--- Work to do ---
Everything in the listing below from the line containing "# ---- Valve" through the line containing "bpy.context.scene.collection.objects.link(empty)" should be repeated exactly; leave out every other line.

--- Excerpted data ---
(begin)
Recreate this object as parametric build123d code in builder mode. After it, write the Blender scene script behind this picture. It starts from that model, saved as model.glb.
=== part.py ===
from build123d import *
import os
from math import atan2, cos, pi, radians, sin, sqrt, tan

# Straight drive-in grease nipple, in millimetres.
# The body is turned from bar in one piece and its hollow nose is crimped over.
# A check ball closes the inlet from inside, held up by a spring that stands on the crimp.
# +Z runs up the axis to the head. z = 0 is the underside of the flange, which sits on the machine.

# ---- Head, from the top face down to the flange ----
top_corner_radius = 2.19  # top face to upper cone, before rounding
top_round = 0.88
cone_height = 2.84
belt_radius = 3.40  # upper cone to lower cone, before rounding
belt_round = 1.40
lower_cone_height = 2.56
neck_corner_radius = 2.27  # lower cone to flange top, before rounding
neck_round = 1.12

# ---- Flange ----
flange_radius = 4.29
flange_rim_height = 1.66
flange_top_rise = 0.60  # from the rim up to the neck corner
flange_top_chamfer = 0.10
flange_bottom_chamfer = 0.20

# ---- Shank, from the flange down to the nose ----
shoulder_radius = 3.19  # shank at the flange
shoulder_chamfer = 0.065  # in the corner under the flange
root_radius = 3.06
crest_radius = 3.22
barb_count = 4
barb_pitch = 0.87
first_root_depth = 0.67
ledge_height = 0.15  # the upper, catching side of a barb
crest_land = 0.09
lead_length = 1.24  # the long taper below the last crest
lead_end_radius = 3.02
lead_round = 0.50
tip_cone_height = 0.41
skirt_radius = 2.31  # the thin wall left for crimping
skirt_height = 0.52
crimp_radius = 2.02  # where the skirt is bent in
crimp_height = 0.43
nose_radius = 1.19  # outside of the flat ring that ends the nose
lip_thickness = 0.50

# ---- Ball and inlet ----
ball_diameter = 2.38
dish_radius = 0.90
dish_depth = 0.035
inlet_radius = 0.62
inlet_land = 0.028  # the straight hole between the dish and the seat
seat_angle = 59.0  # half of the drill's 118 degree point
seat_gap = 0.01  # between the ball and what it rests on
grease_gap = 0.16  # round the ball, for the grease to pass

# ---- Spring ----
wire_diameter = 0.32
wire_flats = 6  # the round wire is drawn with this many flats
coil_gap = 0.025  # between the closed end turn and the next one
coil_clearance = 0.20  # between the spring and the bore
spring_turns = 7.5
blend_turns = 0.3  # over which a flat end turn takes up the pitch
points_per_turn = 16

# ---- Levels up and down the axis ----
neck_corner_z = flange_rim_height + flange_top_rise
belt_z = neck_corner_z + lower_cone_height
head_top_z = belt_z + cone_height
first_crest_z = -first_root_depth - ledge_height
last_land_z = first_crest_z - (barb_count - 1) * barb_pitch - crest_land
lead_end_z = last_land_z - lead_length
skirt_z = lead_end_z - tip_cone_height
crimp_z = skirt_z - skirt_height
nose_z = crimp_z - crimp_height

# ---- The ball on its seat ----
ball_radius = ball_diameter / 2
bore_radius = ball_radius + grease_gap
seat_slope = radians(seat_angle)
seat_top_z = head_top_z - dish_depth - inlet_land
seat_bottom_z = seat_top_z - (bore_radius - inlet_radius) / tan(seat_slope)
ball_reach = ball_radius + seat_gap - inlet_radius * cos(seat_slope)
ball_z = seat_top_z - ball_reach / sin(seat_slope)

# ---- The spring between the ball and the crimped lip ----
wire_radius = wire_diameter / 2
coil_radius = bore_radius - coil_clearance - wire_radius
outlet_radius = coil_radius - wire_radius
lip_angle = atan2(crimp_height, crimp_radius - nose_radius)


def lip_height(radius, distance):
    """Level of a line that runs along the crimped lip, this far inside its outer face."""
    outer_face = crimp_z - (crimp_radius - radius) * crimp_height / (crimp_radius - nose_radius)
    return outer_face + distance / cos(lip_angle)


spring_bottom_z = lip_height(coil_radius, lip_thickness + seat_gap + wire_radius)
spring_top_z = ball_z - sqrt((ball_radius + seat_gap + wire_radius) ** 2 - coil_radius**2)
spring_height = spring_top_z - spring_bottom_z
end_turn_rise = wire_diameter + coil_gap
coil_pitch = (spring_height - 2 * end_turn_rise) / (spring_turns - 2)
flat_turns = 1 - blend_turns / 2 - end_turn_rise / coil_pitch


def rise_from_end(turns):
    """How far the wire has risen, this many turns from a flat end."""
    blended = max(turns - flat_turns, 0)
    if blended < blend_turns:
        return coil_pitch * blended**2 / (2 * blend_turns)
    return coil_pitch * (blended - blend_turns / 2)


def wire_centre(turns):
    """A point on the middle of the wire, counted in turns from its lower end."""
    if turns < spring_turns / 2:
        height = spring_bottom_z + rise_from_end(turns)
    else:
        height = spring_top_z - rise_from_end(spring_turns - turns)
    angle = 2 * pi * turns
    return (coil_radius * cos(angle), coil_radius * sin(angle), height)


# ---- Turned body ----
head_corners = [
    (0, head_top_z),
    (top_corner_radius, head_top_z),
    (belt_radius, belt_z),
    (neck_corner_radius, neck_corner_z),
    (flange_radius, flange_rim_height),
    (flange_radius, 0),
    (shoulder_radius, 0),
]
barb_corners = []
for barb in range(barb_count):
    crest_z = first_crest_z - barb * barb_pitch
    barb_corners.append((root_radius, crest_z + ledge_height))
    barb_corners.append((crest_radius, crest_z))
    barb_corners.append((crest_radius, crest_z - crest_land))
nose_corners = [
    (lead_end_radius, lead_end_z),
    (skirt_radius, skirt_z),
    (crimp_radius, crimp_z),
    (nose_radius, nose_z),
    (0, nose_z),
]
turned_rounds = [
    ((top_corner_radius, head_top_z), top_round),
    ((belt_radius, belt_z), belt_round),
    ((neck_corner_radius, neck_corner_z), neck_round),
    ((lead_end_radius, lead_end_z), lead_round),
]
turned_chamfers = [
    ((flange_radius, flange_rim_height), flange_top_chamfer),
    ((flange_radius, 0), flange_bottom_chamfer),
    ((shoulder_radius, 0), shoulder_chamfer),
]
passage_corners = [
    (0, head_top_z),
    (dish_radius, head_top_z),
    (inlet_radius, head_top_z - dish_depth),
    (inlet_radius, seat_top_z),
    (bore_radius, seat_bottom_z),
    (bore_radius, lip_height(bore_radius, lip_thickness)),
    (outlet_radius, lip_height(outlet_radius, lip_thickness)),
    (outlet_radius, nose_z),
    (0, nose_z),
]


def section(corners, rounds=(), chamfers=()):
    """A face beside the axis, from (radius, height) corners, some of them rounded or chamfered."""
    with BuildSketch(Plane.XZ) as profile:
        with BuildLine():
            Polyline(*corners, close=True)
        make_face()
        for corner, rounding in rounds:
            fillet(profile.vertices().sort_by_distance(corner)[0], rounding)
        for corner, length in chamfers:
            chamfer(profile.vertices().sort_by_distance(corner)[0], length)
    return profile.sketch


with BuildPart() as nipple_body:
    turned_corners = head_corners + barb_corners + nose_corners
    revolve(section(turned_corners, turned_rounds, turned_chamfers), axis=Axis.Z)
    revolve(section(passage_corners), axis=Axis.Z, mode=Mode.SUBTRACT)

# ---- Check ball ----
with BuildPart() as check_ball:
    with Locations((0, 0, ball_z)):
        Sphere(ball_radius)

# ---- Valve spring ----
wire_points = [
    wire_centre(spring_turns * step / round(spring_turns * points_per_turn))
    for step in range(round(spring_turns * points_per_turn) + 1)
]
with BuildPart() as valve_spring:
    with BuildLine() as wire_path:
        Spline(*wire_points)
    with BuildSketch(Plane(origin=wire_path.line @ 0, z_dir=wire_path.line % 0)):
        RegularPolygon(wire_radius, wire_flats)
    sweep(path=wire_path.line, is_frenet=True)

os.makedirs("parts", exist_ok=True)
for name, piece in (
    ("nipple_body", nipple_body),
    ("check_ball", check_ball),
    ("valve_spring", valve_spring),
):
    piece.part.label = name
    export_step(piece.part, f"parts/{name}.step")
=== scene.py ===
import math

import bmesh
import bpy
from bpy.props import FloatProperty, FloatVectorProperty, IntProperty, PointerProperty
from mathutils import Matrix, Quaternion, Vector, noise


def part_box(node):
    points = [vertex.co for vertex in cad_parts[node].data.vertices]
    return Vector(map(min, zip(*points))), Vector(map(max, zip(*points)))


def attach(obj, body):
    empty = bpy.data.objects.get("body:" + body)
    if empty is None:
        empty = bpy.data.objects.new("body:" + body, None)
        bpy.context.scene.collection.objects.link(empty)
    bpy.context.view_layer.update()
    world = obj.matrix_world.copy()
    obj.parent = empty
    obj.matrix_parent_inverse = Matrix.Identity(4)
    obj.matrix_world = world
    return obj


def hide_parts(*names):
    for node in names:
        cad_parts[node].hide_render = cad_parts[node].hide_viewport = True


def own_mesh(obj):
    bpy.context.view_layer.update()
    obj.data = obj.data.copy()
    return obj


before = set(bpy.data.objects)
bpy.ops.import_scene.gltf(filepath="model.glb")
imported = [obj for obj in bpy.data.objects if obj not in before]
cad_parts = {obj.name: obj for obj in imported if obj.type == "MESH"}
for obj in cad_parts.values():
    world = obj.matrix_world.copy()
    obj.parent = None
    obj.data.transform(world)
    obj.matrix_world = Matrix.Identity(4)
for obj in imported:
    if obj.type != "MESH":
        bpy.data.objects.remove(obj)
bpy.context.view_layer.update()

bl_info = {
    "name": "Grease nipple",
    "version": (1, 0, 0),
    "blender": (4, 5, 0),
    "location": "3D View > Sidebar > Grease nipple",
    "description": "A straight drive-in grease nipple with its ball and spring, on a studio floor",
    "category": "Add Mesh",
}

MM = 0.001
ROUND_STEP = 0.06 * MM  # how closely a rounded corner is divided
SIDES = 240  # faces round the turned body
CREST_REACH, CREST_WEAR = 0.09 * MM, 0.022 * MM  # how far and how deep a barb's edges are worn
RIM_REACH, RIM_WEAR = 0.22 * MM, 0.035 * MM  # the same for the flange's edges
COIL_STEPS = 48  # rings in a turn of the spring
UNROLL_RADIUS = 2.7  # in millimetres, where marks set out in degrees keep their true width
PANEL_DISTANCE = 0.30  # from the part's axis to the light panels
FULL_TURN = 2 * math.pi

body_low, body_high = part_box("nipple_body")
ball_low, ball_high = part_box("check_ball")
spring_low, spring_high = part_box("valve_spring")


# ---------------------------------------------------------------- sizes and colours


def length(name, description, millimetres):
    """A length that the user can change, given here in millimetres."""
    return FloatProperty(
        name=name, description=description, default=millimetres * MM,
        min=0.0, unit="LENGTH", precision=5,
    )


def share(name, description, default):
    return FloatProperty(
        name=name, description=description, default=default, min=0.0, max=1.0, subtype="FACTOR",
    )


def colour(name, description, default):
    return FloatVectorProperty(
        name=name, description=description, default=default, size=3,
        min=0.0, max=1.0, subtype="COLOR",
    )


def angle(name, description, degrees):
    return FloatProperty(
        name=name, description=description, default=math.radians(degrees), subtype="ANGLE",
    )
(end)
(begin)
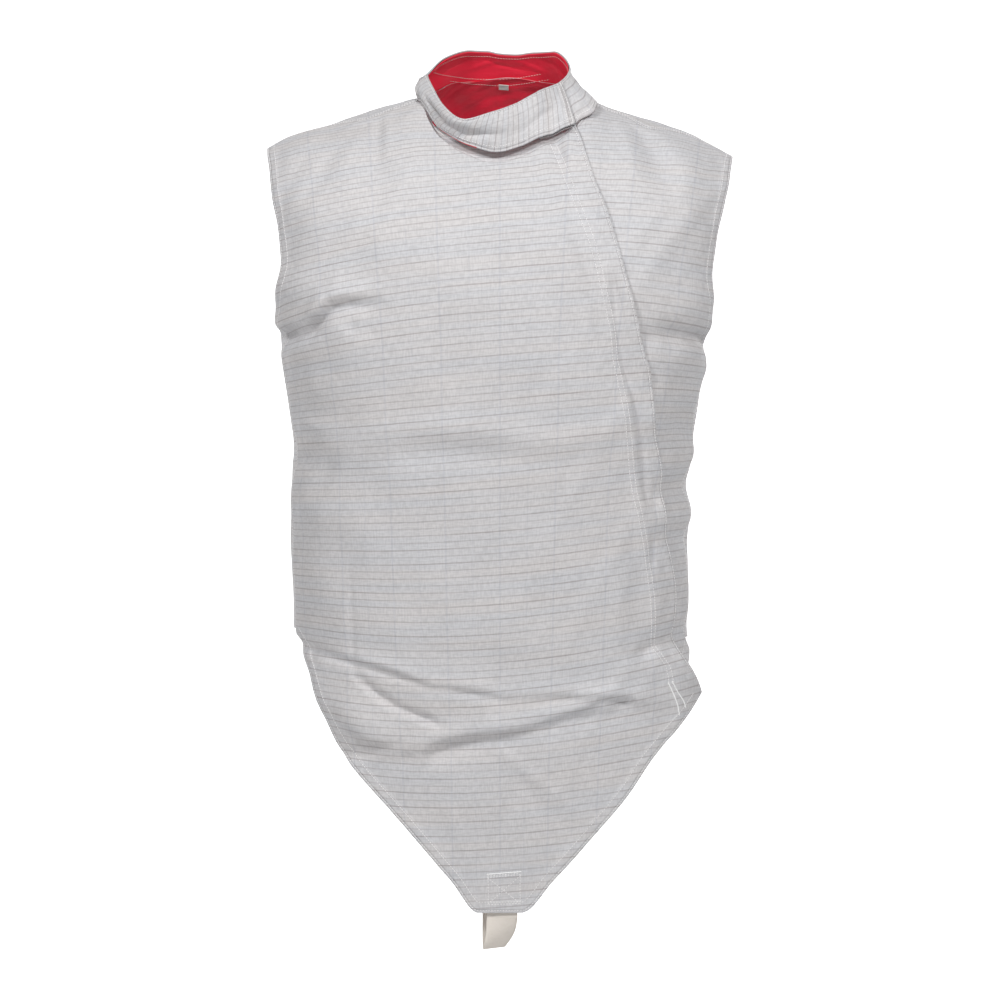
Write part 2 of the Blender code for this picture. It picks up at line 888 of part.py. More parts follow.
(end)
--- Problem solution ---
# ---- Valve spring ----
wire_points = [
    wire_centre(spring_turns * step / round(spring_turns * points_per_turn))
    for step in range(round(spring_turns * points_per_turn) + 1)
]
with BuildPart() as valve_spring:
    with BuildLine() as wire_path:
        Spline(*wire_points)
    with BuildSketch(Plane(origin=wire_path.line @ 0, z_dir=wire_path.line % 0)):
        RegularPolygon(wire_radius, wire_flats)
    sweep(path=wire_path.line, is_frenet=True)

os.makedirs("parts", exist_ok=True)
for name, piece in (
    ("nipple_body", nipple_body),
    ("check_ball", check_ball),
    ("valve_spring", valve_spring),
):
    piece.part.label = name
    export_step(piece.part, f"parts/{name}.step")
=== scene.py ===
import math

import bmesh
import bpy
from bpy.props import FloatProperty, FloatVectorProperty, IntProperty, PointerProperty
from mathutils import Matrix, Quaternion, Vector, noise


def part_box(node):
    points = [vertex.co for vertex in cad_parts[node].data.vertices]
    return Vector(map(min, zip(*points))), Vector(map(max, zip(*points)))


def attach(obj, body):
    empty = bpy.data.objects.get("body:" + body)
    if empty is None:
        empty = bpy.data.objects.new("body:" + body, None)
        bpy.context.scene.collection.objects.link(empty)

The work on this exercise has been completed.